Data section >>
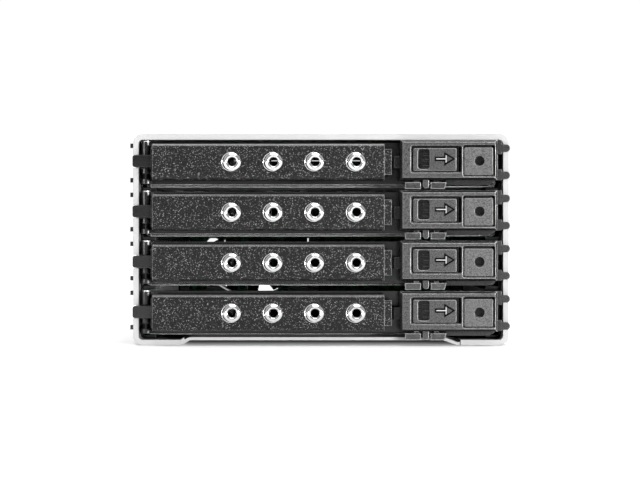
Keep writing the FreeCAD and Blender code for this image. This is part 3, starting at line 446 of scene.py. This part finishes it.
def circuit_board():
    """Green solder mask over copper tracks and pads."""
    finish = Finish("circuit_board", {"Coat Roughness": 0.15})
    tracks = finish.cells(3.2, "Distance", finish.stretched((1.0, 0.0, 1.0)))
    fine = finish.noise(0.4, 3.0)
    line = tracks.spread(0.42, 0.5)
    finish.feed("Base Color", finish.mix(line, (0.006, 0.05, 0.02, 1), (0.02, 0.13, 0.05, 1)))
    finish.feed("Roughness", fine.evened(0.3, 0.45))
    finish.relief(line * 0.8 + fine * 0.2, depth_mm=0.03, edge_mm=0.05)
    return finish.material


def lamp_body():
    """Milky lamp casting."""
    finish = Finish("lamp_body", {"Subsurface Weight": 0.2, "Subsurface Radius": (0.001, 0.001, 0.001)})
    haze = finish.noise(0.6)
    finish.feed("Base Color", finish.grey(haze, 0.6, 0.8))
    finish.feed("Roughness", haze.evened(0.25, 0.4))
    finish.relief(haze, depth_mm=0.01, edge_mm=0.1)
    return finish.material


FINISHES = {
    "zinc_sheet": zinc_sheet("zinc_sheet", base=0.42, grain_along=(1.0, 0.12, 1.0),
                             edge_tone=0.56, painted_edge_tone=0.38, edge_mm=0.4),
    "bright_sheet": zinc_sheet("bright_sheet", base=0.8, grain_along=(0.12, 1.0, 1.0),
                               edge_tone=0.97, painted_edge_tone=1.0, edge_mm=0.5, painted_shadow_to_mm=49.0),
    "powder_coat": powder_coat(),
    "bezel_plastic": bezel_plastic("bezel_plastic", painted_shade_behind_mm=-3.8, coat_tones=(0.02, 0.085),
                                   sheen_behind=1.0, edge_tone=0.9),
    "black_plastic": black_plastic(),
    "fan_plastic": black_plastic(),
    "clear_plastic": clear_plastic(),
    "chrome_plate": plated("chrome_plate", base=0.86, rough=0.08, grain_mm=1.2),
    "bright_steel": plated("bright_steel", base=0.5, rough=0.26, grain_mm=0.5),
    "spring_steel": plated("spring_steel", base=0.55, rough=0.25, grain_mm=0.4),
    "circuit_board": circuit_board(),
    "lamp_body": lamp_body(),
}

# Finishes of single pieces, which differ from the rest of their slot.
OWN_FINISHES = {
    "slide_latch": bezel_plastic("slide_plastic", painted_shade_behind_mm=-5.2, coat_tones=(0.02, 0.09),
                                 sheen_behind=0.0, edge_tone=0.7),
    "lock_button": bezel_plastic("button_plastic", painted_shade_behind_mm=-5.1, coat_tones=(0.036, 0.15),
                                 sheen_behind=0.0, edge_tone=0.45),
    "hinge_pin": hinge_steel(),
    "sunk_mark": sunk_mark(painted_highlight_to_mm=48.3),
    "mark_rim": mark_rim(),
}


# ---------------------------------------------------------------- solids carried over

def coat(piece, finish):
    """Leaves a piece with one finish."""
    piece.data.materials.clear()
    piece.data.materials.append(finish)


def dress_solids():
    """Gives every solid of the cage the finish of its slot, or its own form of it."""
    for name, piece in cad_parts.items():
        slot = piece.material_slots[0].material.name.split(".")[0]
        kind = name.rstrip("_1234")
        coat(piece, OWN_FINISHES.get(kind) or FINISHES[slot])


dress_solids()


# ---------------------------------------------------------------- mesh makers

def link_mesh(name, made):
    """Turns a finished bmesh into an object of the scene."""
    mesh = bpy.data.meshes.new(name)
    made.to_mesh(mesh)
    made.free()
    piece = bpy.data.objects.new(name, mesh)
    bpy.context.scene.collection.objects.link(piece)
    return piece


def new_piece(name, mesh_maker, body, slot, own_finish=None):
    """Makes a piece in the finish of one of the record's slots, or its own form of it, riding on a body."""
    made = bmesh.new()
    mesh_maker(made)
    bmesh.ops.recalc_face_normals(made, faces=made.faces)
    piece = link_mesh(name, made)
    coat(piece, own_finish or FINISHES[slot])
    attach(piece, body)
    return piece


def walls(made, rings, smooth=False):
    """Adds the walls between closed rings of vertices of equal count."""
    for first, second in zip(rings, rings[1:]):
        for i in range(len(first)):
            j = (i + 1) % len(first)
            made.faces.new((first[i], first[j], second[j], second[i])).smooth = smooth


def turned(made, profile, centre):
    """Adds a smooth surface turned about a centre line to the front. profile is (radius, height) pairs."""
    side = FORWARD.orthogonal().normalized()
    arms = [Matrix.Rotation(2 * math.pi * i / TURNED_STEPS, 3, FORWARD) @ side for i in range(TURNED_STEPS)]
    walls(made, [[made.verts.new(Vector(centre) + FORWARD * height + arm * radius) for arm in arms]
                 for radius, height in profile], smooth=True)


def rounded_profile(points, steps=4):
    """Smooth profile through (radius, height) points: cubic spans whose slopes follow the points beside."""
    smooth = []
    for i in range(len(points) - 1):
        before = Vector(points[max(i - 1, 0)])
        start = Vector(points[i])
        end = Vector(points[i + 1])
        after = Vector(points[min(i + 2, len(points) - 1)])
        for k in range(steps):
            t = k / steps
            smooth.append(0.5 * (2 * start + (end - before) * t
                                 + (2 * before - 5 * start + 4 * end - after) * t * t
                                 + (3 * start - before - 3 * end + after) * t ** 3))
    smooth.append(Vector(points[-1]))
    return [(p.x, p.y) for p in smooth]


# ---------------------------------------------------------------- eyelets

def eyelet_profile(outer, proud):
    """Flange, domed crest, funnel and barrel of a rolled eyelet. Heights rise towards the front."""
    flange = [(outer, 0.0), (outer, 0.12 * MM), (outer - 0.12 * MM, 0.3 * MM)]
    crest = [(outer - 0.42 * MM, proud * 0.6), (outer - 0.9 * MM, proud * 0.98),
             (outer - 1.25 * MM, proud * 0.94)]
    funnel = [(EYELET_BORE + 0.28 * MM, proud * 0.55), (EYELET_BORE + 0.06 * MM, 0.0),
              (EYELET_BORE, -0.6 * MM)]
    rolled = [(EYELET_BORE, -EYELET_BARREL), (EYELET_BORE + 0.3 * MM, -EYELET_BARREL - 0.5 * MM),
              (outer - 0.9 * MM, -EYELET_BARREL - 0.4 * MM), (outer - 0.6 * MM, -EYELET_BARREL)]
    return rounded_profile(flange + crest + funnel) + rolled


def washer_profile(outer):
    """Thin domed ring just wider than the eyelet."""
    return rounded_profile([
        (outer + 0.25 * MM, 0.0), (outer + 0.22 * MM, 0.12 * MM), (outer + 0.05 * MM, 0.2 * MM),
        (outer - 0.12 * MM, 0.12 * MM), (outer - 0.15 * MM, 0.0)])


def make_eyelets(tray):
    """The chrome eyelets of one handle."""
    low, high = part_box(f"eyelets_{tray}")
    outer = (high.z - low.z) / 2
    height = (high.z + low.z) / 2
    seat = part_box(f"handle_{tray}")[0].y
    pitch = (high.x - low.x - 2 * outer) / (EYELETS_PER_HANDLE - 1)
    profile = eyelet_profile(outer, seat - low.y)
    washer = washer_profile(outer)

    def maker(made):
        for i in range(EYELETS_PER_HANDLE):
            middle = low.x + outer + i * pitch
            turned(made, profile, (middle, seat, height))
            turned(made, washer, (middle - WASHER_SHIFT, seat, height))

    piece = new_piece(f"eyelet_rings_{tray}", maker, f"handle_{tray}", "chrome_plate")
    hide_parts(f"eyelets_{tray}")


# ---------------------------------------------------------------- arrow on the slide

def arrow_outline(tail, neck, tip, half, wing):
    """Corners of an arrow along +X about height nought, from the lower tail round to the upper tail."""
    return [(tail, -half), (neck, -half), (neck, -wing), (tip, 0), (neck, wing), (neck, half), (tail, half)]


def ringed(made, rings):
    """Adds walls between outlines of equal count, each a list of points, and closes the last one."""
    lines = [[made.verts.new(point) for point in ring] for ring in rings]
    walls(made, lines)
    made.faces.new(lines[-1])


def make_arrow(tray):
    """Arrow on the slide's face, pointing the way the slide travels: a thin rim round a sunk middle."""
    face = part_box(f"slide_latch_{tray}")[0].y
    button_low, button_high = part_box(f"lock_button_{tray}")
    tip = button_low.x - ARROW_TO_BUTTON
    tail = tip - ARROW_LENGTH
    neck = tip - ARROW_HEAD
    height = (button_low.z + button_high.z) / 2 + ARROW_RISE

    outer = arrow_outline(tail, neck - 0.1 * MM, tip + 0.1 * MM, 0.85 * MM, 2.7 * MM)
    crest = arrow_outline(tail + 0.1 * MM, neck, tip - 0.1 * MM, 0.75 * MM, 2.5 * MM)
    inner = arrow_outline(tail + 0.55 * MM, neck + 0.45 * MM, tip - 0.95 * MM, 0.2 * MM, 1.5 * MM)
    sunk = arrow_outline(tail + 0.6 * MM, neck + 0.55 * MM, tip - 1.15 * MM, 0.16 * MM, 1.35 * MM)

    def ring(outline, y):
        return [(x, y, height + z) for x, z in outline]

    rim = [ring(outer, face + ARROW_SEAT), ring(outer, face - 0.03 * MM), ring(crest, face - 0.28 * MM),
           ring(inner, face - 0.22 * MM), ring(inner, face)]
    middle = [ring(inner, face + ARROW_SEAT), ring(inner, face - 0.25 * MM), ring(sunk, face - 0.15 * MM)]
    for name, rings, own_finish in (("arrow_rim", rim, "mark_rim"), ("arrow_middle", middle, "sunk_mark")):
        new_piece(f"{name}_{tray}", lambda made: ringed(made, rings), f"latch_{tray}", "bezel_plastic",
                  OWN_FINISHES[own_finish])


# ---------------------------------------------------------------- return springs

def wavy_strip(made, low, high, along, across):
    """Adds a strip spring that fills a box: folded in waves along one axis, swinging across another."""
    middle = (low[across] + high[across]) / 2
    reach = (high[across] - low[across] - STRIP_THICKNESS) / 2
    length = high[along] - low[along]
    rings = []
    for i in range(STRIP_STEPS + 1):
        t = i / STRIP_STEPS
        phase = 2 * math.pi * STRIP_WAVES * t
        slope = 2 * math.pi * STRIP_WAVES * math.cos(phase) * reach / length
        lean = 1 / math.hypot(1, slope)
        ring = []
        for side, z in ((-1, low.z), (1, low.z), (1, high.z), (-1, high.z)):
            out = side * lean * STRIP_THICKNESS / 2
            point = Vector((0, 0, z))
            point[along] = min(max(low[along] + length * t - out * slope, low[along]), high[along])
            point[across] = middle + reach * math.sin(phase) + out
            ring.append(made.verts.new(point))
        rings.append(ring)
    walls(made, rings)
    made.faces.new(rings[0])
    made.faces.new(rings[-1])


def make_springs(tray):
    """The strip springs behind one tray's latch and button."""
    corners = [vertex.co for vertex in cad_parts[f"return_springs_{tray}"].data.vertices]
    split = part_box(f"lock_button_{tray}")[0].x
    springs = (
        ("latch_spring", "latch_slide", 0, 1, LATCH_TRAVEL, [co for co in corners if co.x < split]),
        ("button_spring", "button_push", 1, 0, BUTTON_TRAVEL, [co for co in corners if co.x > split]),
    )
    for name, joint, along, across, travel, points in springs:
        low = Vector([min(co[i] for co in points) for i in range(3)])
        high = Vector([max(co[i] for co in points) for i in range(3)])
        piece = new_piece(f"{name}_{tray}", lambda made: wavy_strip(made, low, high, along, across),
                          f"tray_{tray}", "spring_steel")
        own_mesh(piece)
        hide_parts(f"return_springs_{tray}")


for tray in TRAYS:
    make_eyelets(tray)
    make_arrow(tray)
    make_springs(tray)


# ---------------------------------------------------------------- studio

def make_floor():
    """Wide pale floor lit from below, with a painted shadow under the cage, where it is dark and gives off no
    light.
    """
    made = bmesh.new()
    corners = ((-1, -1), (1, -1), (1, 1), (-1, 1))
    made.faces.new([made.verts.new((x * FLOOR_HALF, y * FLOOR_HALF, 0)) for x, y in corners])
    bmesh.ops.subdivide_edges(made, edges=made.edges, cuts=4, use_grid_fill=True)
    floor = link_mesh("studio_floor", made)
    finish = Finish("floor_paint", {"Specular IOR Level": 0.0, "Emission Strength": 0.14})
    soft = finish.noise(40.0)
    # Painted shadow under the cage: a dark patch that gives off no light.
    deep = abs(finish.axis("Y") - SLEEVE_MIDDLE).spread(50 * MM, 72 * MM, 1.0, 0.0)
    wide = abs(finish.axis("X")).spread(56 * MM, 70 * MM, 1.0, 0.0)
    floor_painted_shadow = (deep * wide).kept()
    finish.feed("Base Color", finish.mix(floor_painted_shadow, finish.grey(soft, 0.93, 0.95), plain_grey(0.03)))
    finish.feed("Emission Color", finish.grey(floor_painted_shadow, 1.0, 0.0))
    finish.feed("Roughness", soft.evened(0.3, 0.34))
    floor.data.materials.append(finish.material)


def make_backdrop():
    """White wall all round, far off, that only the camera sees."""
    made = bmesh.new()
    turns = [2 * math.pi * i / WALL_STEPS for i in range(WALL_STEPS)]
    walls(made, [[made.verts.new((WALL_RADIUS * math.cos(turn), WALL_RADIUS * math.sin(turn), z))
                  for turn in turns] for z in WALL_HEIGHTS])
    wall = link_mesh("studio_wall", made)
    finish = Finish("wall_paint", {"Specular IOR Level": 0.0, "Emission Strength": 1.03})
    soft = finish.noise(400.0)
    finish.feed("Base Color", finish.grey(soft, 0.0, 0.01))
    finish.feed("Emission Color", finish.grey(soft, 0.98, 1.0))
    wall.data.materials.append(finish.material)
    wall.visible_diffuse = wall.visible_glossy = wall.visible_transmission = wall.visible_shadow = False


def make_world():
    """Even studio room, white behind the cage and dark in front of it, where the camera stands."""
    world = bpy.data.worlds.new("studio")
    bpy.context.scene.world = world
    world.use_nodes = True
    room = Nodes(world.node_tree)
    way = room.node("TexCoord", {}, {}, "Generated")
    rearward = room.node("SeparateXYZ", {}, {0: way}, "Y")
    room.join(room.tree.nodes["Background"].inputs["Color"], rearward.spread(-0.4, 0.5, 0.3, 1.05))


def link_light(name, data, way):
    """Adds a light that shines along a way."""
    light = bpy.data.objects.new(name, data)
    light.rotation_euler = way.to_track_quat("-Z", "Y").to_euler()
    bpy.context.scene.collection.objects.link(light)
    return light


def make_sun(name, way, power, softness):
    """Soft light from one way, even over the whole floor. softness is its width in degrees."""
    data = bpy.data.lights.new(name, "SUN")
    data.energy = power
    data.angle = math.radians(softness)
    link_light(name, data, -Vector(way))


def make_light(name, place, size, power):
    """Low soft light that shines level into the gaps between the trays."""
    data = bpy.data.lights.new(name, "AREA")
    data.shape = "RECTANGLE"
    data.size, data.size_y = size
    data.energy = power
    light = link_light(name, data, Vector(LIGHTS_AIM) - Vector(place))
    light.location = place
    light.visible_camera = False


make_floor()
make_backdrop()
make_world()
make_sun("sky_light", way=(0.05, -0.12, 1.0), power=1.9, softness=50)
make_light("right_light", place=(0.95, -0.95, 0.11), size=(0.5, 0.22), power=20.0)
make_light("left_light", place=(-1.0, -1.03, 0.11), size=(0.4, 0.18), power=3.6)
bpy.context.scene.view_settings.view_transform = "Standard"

To do >> Write out each line exactly as it appears, from the line with "attach(piece, body)" up to and including the line with "for radius, height".

Correct result >>
    attach(piece, body)
    return piece


def walls(made, rings, smooth=False):
    """Adds the walls between closed rings of vertices of equal count."""
    for first, second in zip(rings, rings[1:]):
        for i in range(len(first)):
            j = (i + 1) % len(first)
            made.faces.new((first[i], first[j], second[j], second[i])).smooth = smooth


def turned(made, profile, centre):
    """Adds a smooth surface turned about a centre line to the front. profile is (radius, height) pairs."""
    side = FORWARD.orthogonal().normalized()
    arms = [Matrix.Rotation(2 * math.pi * i / TURNED_STEPS, 3, FORWARD) @ side for i in range(TURNED_STEPS)]
    walls(made, [[made.verts.new(Vector(centre) + FORWARD * height + arm * radius) for arm in arms]
                 for radius, height in profile], smooth=True)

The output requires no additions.